▸ Set task
Set down each line from the one containing "world = obj.matrix_world.copy()" to the one containing "for node in", inclusive, exactly as written and with nothing further.

# START OF Data excerpt

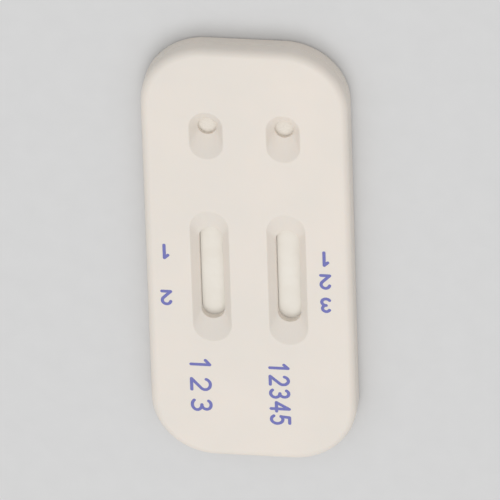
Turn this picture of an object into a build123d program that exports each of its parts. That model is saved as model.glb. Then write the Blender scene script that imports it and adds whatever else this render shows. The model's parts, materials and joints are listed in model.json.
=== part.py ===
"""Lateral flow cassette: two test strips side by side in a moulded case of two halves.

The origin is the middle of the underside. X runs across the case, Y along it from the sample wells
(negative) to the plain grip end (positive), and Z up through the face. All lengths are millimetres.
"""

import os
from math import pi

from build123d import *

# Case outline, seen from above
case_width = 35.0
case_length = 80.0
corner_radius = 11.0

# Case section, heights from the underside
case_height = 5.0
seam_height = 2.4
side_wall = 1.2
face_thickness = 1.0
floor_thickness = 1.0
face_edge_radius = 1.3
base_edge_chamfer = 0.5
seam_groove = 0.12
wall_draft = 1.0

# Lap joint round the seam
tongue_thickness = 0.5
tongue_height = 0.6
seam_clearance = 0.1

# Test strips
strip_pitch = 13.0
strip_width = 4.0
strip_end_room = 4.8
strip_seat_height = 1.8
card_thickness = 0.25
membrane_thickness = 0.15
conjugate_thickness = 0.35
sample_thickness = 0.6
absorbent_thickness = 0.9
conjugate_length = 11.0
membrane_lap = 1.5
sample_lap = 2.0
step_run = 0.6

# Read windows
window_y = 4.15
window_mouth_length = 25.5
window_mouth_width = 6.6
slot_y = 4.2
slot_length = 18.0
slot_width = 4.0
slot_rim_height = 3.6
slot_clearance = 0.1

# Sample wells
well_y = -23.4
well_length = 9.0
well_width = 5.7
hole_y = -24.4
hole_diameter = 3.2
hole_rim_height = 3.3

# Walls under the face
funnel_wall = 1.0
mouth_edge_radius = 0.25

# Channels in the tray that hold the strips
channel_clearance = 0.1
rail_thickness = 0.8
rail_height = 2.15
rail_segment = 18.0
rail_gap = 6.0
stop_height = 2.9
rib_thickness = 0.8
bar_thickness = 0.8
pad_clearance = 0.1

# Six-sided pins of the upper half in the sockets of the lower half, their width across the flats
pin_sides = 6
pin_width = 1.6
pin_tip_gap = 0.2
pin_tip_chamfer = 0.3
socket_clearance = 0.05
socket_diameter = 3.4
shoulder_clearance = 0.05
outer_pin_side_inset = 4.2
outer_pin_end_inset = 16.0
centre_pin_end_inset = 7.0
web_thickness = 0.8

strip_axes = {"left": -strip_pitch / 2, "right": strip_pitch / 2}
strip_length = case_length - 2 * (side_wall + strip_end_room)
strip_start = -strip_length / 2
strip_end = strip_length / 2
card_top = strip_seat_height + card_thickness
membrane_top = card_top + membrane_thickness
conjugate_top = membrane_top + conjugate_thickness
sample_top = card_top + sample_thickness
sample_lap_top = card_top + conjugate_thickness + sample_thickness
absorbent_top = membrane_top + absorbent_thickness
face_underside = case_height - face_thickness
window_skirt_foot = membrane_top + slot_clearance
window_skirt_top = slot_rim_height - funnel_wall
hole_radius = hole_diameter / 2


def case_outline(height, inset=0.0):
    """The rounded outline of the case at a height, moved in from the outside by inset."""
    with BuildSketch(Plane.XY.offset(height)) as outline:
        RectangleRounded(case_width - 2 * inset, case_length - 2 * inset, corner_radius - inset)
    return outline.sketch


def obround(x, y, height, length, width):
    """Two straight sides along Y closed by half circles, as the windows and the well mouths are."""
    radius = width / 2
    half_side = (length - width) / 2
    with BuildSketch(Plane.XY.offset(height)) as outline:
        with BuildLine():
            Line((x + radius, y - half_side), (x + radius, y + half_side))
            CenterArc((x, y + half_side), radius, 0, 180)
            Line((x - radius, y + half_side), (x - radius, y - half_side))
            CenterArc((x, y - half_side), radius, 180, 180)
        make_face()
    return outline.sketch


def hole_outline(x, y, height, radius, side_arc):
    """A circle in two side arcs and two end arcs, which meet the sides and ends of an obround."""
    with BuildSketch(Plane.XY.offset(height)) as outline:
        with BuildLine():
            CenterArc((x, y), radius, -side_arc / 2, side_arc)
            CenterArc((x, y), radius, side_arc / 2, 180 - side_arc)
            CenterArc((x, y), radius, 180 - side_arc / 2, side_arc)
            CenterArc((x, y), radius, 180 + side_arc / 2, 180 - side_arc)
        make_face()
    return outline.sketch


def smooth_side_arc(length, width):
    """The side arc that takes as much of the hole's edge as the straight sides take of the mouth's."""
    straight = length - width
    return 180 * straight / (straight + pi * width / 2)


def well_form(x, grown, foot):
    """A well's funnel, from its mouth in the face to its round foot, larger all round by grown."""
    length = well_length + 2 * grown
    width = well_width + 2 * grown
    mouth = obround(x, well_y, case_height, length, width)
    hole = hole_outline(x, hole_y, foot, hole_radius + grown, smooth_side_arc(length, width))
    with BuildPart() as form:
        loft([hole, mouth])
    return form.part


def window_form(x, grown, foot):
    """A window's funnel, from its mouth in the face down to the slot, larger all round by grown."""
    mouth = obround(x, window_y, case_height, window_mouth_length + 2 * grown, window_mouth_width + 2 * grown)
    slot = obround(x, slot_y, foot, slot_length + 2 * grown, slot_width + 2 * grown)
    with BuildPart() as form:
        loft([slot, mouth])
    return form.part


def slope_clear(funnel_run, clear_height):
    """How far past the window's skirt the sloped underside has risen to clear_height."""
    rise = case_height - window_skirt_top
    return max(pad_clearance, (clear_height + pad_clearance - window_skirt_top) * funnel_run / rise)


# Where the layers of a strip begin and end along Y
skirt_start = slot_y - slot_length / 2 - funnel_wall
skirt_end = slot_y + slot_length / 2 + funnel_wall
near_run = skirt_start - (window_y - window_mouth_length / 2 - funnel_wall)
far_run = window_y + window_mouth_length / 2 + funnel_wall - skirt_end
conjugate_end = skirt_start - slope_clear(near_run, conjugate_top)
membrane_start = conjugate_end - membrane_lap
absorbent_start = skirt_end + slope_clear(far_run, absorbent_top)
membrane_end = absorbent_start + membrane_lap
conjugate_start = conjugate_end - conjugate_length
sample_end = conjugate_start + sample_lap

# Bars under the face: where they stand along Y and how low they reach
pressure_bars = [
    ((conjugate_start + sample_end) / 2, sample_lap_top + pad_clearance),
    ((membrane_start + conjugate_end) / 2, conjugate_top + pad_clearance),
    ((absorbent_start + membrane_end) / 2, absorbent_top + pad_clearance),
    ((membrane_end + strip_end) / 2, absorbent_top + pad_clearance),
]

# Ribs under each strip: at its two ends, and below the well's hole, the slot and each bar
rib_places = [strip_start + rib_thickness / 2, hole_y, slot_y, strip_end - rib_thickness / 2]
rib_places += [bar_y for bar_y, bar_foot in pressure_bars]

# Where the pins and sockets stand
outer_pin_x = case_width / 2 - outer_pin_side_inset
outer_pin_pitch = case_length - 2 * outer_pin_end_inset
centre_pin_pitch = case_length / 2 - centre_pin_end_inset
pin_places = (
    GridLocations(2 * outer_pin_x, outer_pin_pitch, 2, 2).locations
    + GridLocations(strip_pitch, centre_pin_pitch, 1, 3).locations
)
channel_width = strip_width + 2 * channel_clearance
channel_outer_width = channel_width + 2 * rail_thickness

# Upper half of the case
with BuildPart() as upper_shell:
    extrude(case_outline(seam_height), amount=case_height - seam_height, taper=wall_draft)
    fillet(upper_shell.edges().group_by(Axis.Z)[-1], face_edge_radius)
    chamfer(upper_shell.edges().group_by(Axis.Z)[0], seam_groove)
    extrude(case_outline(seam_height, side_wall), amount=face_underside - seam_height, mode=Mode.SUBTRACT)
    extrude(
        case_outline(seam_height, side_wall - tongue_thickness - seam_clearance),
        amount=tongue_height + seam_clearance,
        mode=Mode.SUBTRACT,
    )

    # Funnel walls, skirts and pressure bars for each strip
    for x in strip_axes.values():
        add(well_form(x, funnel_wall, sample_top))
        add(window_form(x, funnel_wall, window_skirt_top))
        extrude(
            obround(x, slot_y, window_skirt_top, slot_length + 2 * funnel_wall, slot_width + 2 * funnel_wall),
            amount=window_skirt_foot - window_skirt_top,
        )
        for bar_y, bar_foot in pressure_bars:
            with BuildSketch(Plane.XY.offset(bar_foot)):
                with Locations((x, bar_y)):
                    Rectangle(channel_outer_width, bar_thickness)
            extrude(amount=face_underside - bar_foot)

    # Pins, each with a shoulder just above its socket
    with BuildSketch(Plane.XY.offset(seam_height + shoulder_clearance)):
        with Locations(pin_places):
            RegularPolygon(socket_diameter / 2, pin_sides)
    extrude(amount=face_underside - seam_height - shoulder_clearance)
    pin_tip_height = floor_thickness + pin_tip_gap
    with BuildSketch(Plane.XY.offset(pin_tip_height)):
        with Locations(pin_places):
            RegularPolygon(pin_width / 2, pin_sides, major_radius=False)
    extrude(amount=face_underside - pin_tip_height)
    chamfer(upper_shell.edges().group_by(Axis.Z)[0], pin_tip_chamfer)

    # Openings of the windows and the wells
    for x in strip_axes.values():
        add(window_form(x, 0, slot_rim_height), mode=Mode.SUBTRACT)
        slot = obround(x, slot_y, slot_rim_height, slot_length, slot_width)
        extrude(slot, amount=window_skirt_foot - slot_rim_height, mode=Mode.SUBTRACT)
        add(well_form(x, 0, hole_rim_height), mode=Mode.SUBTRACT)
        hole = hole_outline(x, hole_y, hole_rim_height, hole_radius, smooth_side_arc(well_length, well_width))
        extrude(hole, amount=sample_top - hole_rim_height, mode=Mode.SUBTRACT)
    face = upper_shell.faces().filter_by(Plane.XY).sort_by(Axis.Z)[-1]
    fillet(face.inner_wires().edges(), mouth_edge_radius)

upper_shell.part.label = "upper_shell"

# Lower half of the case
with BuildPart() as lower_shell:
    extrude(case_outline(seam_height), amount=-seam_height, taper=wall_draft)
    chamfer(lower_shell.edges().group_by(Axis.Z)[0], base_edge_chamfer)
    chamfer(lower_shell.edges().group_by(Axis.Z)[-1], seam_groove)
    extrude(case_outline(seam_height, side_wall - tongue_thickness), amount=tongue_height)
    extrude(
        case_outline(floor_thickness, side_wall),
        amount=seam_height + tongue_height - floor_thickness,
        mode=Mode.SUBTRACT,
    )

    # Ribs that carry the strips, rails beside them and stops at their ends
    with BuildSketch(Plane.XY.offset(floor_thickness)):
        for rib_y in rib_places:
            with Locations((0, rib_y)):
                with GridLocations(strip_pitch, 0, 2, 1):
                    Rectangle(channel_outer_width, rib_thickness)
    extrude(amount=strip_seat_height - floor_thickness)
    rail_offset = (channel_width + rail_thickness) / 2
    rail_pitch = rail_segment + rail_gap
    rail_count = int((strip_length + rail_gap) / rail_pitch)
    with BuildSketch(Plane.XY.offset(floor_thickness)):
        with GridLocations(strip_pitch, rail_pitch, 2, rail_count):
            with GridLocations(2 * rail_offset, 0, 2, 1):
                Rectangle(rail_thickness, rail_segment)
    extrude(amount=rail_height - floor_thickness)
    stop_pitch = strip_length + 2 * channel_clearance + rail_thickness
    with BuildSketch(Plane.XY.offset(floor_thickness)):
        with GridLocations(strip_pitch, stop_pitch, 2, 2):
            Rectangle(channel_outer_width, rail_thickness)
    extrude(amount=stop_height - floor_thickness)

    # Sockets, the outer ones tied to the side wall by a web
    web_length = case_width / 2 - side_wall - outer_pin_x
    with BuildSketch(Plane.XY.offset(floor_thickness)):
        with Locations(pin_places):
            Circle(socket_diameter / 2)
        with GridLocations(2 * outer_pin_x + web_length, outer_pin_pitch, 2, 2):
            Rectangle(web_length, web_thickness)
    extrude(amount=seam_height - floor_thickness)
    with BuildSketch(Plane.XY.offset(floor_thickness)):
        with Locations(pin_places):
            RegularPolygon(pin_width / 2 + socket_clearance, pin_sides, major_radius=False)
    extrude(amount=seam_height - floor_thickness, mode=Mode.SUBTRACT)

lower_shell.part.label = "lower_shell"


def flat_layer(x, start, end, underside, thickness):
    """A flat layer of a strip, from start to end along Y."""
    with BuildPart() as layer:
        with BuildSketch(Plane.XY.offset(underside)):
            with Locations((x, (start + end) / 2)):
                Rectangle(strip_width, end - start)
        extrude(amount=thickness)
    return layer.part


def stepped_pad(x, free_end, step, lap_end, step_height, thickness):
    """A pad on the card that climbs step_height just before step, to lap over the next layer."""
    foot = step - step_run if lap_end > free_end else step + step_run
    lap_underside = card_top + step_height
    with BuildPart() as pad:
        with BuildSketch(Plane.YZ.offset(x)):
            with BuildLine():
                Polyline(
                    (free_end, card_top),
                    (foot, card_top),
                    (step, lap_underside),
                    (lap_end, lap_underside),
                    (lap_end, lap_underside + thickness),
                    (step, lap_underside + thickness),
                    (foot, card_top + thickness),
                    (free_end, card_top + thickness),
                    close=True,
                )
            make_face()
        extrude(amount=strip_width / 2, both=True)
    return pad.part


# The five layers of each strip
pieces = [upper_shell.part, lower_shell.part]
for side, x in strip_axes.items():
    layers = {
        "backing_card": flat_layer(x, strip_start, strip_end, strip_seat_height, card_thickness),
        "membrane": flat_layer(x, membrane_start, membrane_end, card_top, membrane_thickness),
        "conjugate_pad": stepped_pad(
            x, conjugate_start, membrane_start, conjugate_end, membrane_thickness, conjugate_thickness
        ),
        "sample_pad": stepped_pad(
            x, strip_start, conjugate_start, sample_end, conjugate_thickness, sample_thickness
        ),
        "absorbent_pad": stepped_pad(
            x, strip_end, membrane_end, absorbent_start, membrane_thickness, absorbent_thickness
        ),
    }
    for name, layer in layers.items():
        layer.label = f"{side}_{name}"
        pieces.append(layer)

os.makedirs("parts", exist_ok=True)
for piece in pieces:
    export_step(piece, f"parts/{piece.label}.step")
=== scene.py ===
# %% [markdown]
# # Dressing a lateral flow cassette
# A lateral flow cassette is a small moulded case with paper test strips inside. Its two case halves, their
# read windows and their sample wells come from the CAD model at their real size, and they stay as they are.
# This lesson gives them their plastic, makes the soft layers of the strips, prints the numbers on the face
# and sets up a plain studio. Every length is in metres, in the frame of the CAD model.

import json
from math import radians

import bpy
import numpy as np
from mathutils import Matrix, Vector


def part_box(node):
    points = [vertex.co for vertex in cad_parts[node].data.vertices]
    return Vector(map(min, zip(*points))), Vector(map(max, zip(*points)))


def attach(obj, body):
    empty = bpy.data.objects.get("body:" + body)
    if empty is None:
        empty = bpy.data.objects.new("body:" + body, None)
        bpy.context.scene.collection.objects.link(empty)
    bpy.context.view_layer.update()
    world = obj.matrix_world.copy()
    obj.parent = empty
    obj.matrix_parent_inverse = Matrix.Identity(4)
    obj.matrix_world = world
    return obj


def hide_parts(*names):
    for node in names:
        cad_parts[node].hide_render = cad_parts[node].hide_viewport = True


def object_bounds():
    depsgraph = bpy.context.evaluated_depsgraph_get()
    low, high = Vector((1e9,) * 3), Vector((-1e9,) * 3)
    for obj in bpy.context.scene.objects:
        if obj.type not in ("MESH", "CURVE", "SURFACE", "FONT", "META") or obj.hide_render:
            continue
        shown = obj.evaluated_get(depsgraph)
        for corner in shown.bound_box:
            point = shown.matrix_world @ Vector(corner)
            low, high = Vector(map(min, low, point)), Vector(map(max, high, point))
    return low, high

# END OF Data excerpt

▸ Written response
    world = obj.matrix_world.copy()
    obj.parent = empty
    obj.matrix_parent_inverse = Matrix.Identity(4)
    obj.matrix_world = world
    return obj


def hide_parts(*names):
    for node in names:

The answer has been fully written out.